* Start *
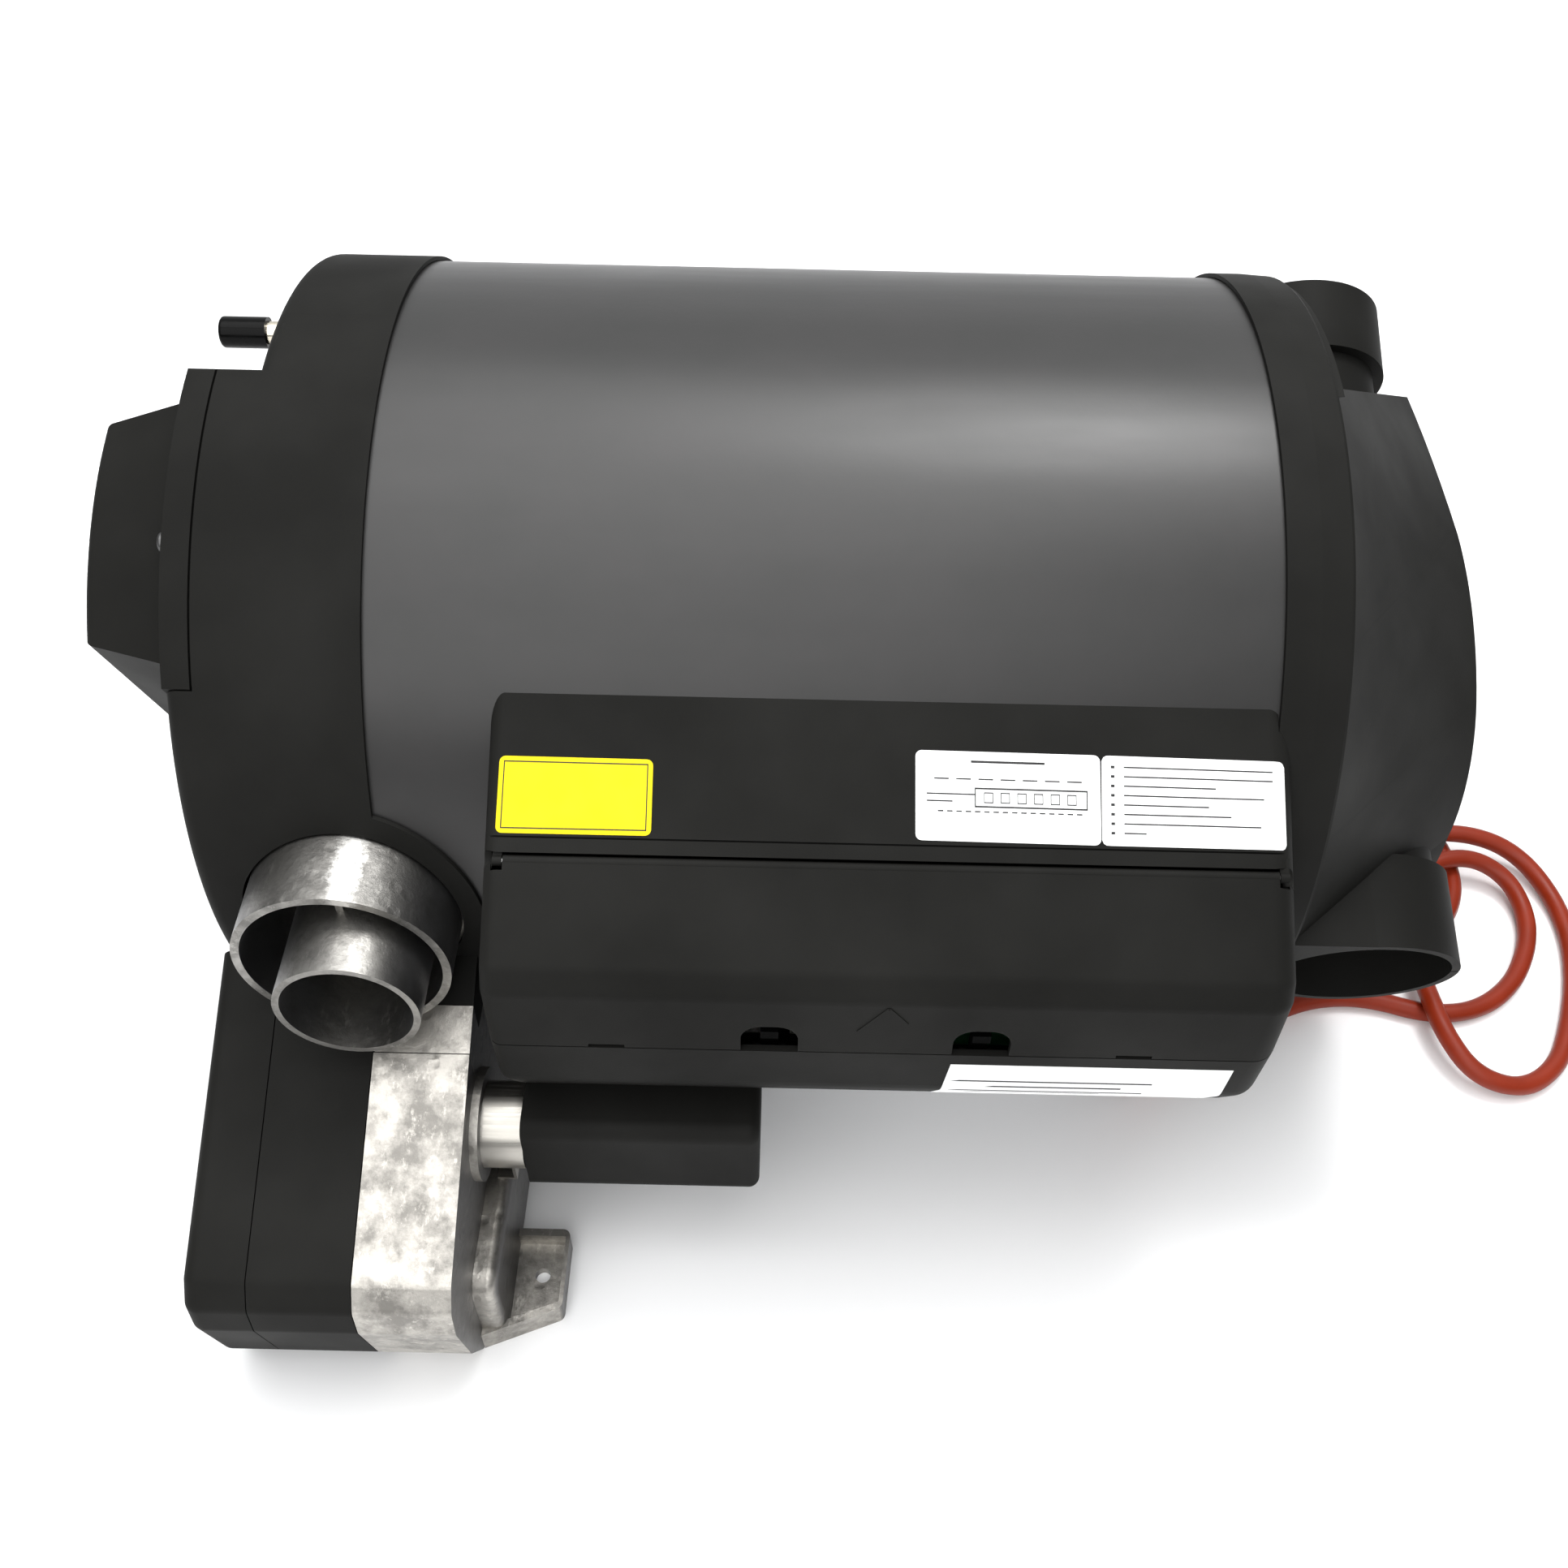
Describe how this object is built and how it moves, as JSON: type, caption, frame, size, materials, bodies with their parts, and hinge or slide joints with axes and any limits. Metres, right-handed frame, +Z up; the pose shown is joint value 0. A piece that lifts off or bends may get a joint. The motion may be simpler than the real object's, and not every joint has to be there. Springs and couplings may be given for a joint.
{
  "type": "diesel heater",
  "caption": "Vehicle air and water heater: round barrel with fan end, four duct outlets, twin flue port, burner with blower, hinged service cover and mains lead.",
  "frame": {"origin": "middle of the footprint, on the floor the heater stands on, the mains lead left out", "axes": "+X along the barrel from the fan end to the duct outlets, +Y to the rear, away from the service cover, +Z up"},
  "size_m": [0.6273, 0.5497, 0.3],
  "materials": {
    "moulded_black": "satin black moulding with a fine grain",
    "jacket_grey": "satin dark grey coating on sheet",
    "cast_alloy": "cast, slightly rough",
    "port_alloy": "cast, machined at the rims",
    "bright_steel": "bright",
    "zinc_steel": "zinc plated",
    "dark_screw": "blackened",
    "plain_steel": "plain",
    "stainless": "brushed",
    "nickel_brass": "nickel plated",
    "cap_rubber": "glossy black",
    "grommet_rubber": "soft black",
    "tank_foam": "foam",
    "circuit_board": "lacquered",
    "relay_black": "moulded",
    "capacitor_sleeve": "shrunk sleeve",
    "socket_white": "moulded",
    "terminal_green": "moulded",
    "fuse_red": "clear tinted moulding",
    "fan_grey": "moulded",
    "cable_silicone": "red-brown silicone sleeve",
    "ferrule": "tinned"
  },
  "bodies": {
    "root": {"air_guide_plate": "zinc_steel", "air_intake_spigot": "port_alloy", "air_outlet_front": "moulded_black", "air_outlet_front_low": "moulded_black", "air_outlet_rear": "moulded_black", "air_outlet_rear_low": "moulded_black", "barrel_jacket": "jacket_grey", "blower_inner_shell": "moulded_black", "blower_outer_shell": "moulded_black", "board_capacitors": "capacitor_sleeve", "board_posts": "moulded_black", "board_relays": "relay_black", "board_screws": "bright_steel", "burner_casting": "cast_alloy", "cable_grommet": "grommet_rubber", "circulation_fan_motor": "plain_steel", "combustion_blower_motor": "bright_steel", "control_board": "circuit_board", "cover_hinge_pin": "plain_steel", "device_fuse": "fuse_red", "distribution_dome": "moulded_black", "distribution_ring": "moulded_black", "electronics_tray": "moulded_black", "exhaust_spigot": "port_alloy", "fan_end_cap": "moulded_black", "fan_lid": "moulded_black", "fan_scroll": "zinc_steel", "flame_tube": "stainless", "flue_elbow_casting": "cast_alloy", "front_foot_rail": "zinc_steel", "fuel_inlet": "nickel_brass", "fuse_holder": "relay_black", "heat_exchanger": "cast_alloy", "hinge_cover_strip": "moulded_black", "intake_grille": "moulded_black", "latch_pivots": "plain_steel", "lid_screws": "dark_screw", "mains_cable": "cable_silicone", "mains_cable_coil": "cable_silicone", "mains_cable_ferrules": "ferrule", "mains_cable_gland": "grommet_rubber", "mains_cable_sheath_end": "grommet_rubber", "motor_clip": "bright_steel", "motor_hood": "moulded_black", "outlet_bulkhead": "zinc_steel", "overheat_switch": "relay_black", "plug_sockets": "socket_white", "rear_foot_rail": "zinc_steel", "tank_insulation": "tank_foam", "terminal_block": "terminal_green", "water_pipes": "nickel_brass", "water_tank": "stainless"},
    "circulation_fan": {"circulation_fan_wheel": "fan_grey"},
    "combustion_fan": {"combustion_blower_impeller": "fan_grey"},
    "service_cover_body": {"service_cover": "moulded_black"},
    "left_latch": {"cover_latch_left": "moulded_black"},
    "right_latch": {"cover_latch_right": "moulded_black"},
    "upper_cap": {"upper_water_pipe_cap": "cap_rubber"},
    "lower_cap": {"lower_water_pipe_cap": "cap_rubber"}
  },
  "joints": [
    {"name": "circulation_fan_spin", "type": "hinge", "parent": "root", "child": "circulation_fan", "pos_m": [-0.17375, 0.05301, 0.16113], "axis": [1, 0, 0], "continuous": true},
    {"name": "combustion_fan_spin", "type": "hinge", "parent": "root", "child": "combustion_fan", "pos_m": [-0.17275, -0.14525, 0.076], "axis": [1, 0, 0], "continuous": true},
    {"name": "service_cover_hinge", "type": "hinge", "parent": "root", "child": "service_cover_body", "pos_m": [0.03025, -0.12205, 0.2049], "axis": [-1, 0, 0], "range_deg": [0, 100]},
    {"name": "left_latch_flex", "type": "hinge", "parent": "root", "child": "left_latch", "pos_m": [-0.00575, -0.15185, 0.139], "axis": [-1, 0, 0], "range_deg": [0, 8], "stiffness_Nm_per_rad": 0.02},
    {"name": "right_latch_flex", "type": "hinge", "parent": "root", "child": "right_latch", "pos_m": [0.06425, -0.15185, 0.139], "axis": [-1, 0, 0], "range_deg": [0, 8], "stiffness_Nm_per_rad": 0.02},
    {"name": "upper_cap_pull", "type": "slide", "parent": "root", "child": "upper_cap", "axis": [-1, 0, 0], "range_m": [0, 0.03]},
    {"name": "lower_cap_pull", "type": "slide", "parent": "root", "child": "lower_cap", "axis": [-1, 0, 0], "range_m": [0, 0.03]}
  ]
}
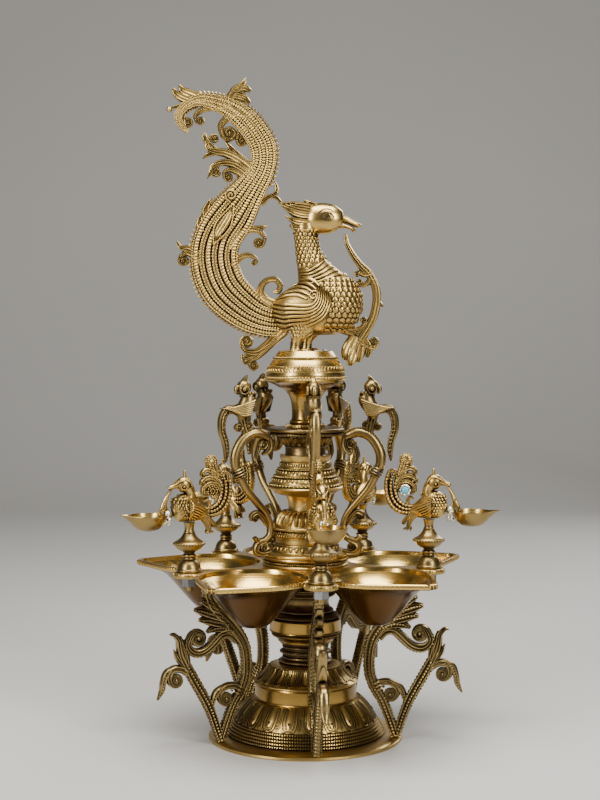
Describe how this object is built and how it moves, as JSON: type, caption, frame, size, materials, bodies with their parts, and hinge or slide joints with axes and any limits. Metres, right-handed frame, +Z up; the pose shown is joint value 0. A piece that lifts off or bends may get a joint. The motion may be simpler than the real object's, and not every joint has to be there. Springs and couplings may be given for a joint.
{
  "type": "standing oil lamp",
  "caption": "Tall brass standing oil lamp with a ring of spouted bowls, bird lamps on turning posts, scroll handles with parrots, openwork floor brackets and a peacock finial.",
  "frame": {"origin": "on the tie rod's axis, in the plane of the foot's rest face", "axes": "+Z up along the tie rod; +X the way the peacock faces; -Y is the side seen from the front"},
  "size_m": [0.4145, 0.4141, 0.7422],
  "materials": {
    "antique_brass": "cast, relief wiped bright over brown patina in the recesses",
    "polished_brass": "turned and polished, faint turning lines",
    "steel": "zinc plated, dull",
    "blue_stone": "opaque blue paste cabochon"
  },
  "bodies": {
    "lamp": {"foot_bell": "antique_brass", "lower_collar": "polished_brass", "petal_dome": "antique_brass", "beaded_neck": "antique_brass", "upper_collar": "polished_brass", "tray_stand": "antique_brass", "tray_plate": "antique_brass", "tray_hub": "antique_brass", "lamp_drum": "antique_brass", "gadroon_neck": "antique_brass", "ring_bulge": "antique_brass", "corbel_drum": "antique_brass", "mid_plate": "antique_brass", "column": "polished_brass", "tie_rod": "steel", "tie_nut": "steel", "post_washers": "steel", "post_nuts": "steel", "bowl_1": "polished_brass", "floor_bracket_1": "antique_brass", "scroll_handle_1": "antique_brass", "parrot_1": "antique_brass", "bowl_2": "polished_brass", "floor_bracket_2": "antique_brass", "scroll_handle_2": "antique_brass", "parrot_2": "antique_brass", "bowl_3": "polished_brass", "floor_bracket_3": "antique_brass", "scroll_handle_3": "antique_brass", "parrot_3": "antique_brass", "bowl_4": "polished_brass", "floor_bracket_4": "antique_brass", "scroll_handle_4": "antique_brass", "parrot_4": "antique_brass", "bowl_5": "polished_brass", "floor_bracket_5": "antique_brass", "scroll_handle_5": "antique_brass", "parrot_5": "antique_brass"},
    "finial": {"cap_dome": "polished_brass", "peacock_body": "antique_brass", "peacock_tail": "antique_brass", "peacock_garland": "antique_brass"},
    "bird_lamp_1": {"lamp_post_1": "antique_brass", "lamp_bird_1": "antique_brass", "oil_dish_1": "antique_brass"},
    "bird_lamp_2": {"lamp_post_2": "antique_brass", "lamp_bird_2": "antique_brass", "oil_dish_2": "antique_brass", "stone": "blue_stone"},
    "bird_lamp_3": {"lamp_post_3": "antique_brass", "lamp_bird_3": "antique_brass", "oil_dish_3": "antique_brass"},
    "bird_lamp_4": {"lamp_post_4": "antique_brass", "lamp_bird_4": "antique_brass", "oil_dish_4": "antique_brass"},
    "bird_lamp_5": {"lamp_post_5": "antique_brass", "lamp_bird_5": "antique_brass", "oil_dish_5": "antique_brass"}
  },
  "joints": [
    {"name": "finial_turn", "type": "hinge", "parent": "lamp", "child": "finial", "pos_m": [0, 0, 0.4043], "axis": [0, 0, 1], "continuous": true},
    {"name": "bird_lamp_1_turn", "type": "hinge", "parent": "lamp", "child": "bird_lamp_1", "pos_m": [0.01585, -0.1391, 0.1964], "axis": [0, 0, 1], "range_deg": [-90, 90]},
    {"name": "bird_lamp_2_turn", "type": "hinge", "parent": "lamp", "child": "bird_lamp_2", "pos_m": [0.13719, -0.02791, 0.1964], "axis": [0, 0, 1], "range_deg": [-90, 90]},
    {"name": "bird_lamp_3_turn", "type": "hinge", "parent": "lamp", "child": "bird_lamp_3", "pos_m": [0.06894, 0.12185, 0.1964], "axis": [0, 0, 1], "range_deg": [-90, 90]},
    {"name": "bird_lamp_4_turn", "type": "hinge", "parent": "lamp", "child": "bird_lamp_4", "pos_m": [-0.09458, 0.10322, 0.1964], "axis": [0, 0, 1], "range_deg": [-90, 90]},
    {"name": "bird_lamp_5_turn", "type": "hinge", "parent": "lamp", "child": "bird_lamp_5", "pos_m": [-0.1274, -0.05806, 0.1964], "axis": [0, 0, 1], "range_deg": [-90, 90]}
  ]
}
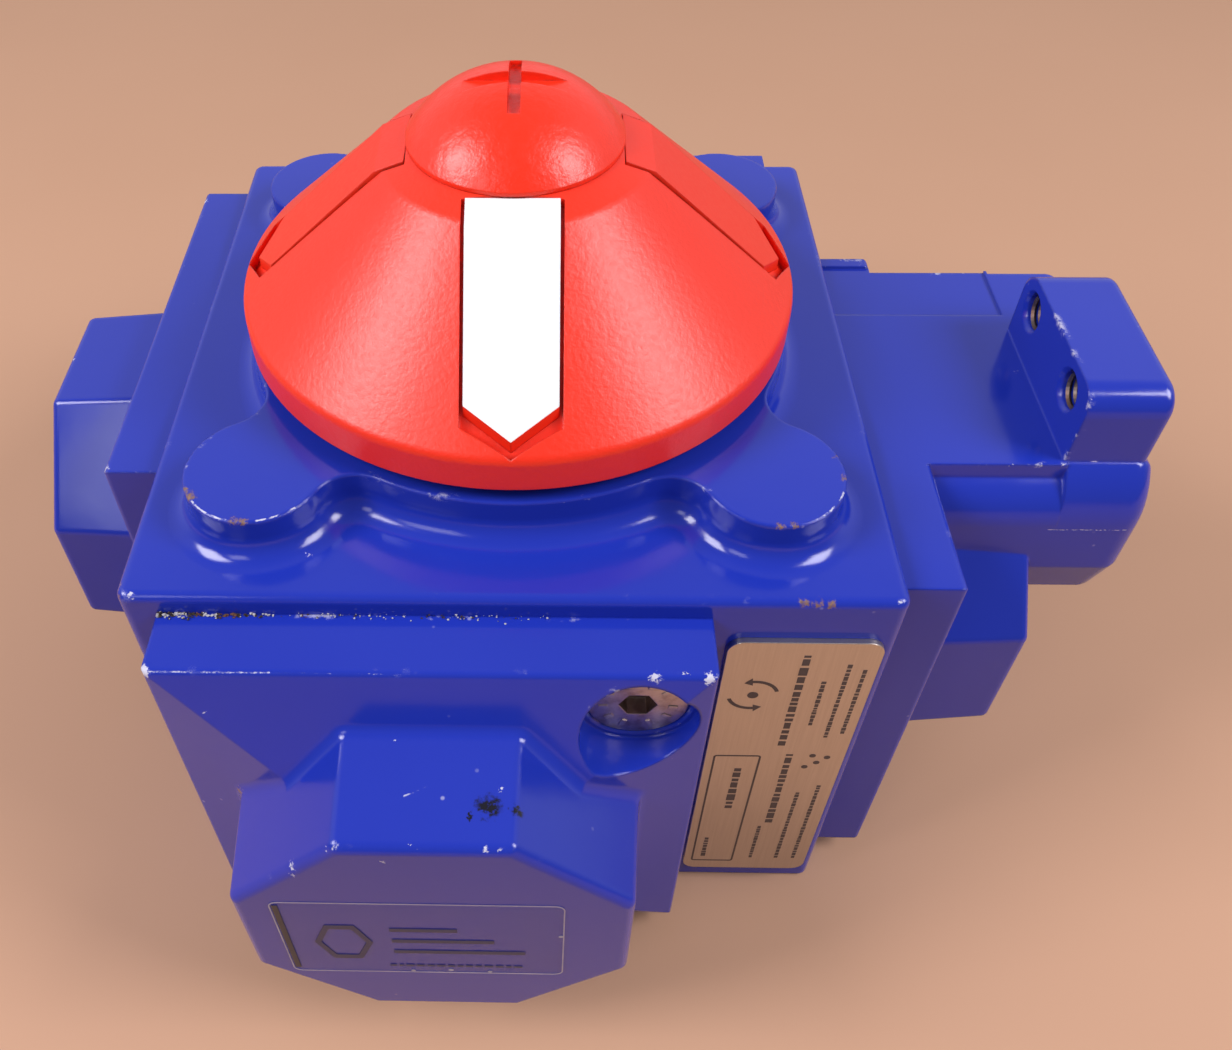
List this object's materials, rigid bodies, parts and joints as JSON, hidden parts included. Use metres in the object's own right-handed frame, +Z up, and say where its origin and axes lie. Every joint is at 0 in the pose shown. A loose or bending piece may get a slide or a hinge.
* End *
Using the listing, collect all lines in which the string "origin" is found.

- **SOLUTION BELOW**
  "frame": {"origin": "middle of the footprint, on the floor the heater stands on, the mains lead left out", "axes": "+X along the barrel from the fan end to the duct outlets, +Y to the rear, away from the service cover, +Z up"},
  "frame": {"origin": "on the tie rod's axis, in the plane of the foot's rest face", "axes": "+Z up along the tie rod; +X the way the peacock faces; -Y is the side seen from the front"},
List this object's materials, rigid bodies, parts and joints as JSON, hidden parts included. Use metres in the object's own right-handed frame, +Z up, and say where its origin and axes lie. Every joint is at 0 in the pose shown. A loose or bending piece may get a slide or a hinge.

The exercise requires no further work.